Underneath that dislike is the unpleasant truth about myself: I’m jealous.

Jealous of those who appear to have an unconditional acceptance of how the world is. The world is as they have been told it is. They don’t question – and they feel secure. I envy that. I question, always, and have found no solace.

It was meant to be. Even if the person saying it doesn’t really believe in a directing force, who caused things to happen for our benefit, they still imply a kind of ease and relaxation with the universe that I simply don’t have.

Perhaps it’s because I want things to have meaning. I want events to have been “meant” by some higher power, something wiser than us. Maybe that’s the root of my anger – I feel that nothing does have meaning. And it should.
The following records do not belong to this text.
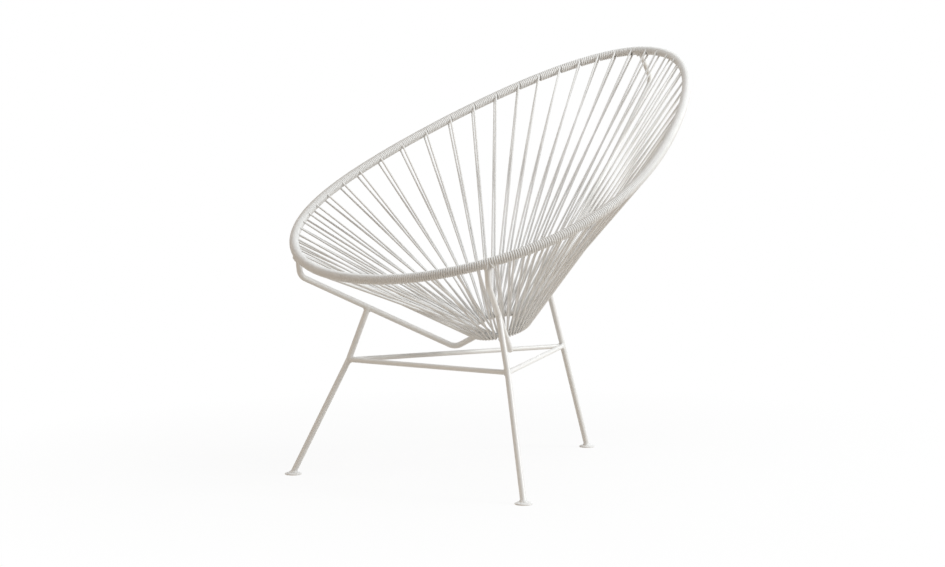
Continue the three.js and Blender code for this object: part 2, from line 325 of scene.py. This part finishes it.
def sweepPaths(name, paths, radius, finish, sides=24, wander=0.0, seed=1):
    # paths are (points, widths, closed); widths are shares of the radius
    spots, widths, edges = [], [], []
    for points, shares, closed in paths:
        first = len(spots)
        spots.extend(np.asarray(points).tolist())
        widths.extend(np.broadcast_to(shares, len(points)).tolist())
        edges.extend((first + i, first + i + 1) for i in range(len(points) - 1))
        if closed:
            edges.append((len(spots) - 1, first))
    pathMesh = bpy.data.meshes.new(name + "_path")
    pathMesh.from_pydata(spots, edges, [])
    pathMesh.attributes.new("width", "FLOAT", "POINT").data.foreach_set("value", widths)
    pathObject = placeObject(name + "_path", pathMesh)
    modifier = pathObject.modifiers.new("sweep", "NODES")
    modifier.node_group = sweepTree
    inputs = {"Radius": radius, "Sides": sides, "Wander": wander, "Seed": seed, "Finish": finish}
    for socketName, value in inputs.items():
        setTreeInput(modifier, socketName, value)
    evaluated = pathObject.evaluated_get(bpy.context.evaluated_depsgraph_get())
    mesh = bpy.data.meshes.new_from_object(evaluated)
    mesh.name = name
    piece = placeObject(name, mesh)
    bpy.data.objects.remove(pathObject)
    bpy.data.meshes.remove(pathMesh)
    return piece


def dressPiece(piece, slot, *nodes):
    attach(piece, "root")
    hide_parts(*nodes)


# paths
def unit(vector):
    vector = np.asarray(vector, float)
    return vector / np.linalg.norm(vector)


def roundedPath(corners, bendRadius, steps=16):
    corners = [np.asarray(corner, float) for corner in corners]
    points = [corners[0]]
    for before, here, after in zip(corners, corners[1:], corners[2:]):
        back = unit(before - here)
        ahead = unit(after - here)
        half = math.acos(np.clip(back @ ahead, -1, 1)) / 2
        middle = here + unit(back + ahead) * bendRadius / math.sin(half)
        spoke = here + back * bendRadius / math.tan(half) - middle
        axis = unit(np.cross(back, ahead))
        side = np.cross(axis, spoke)
        sweep = 2 * half - math.pi
        for step in range(steps + 1):
            angle = sweep * step / steps
            points.append(middle + spoke * math.cos(angle) + side * math.sin(angle))
    points.append(corners[-1])
    return np.array(points)


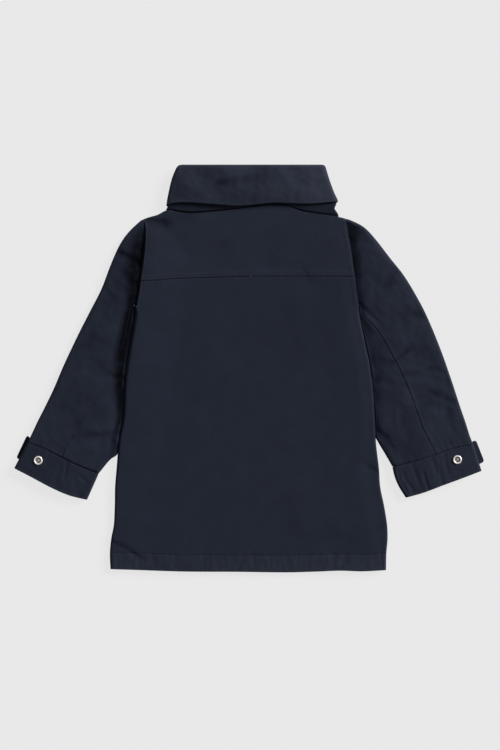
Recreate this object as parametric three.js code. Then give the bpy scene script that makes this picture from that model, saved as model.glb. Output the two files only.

But I know that letting a higher power take responsibility for directing events mean that all events, good or bad, are driven by that power. So then we get into the blind acceptance of terrible happenings because “we can’t see the whole picture” and “it was god’s will” and I just can’t help seeing this ending in awful, lethargic apathy because if everything was meant to happen then what use is our will and our drive, our striving to create a better world? It was meant to be. Shrug it off.

And there it is. The root of it, coming even as I write this; it comes down to individual responsibility for our own actions, and an acceptance that what we do matters. Everything we do must be considered – what impact on ourselves, our community, our world, our universe?

Nothing was meant to be in that one-step-removed, impersonal, nothing to do with me denial of cause and effect. It happened because of people’s choices.

And that’s what makes me so furious. The way we hide behind phrases like this to mask our responsibilities for what happens in the world, because we feel so small and the universe so large, we think we can’t possibly have any effect.

But we do, and we must. We must mean to be.